F- Insurance: do you have business/entertainer insurance? If you do (we strongly recommend for you to have it, you can check our previous post about it here), you can deduct that as a business expense.
G – Miscellaneous: any other expenses that you don’t know exactly how to classify. Keep records, and later you will find a category for them when you are filing your taxes.
H- Mileage: if you want to deduct miles driven that are work related you must keep a mileage log. The log should include your odometer reading at the beginning and end of the year, the odometer reading at the beginning of a business trip and at the end of the trip. It should also have the address of destination and the purpose of the trip. Depending on who you ask, they might give you a different opinion on how detailed that log must be. Another option is to do an online search of the trip you made and calculate the miles driven back and forth, and write that on your log instead of the odometer readings. That might not be compliant with IRS regulations though, so double check. Also, keep in mind that some car insurance companies require that you have a business rider on your insurance if you want to use your car for that purpose. Not having that rider could potentially create issues at the time of a claim, so check with your car insurance agent.

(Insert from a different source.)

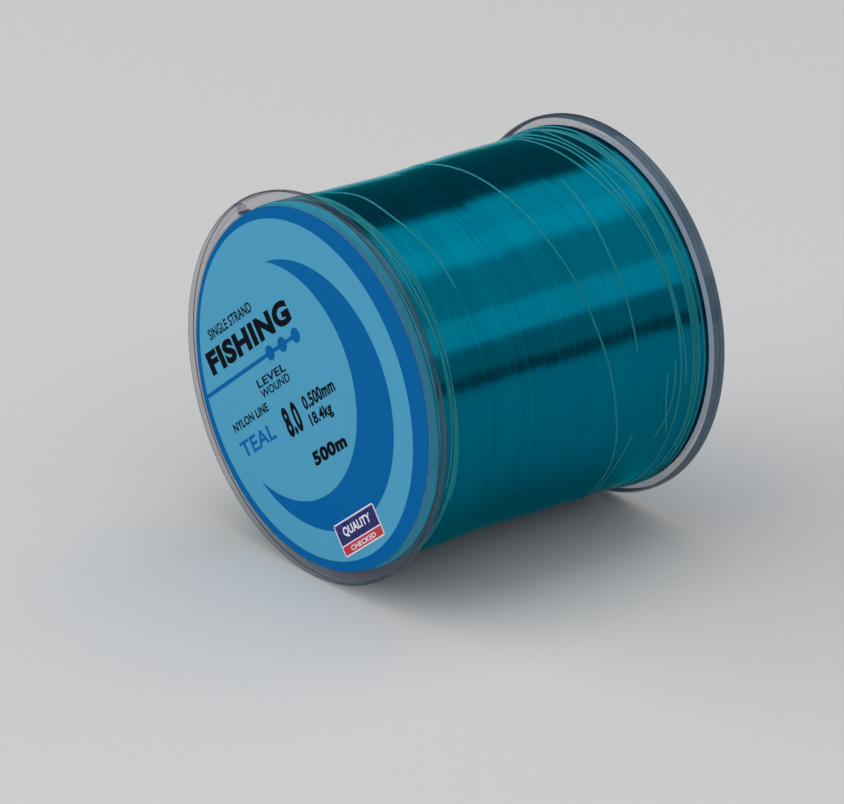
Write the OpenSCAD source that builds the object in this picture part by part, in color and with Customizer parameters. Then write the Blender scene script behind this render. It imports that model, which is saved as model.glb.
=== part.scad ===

I – Legal and tax related expenses: have you paid a lawyer to draft a contract for you? Do you pay for a CPA to help you with your taxes, or you bought a tax preparation software? Keep records of those expenses in a chart with descriptions of the purpose of each expense.
J – Bank fees: does your business bank account has maintenance fees? Did you get a bounced check fee, and overdraft fee, etc? All of those might be deductible expenses, make sure you keep records of them.
A – Full payment for your jobs: keep records of the person or company you worked for, the date, location and total billed. You should have a copy of the invoice or booking sheet for each gig.
B – Tips: although it is hard for the IRS to realize if you are declaring your tips, it is always a good idea to declare all of your income. It will keep you out of trouble and increase your contributions to Social Security, which should reflect on a better Social Security check at the end of your career.
C – Other income: as an example, you can receive payments from Google if you make YouTube tutorials and are part of their partner program.
It can look like a lot at the beginning, but as you get used to keeping your records updated with every purchase or gig, you will realize how easy it is to know what you are making, and make adjustments to your business accordingly. This way, filing taxes at the end of the year will become a much easier tax.
Also, good records will make a tax audit a much less stressful experience. No one is exempt from tax audits, so it is always better to be prepared. When keeping records, you should think that they need to be good enough so that you can explain your expenses and income up to 7 years back in time. That is a LONG time, so keep your records as complete and clear as possible.
Don’t stress, this might be a boring part of your business, but the information you will get from doing this will help you accomplish your business dreams, and will put you a step ahead of your competition.
Disclaimer: these are opinions based on our personal experience, we are not lawyers or CPA’s, so we recommend for you to contact a lawyer and or CPA before making any decisions. We are not in any ways giving legal or tax advice and we are not liable for any decisions you make or stop making based on the opinions provided above.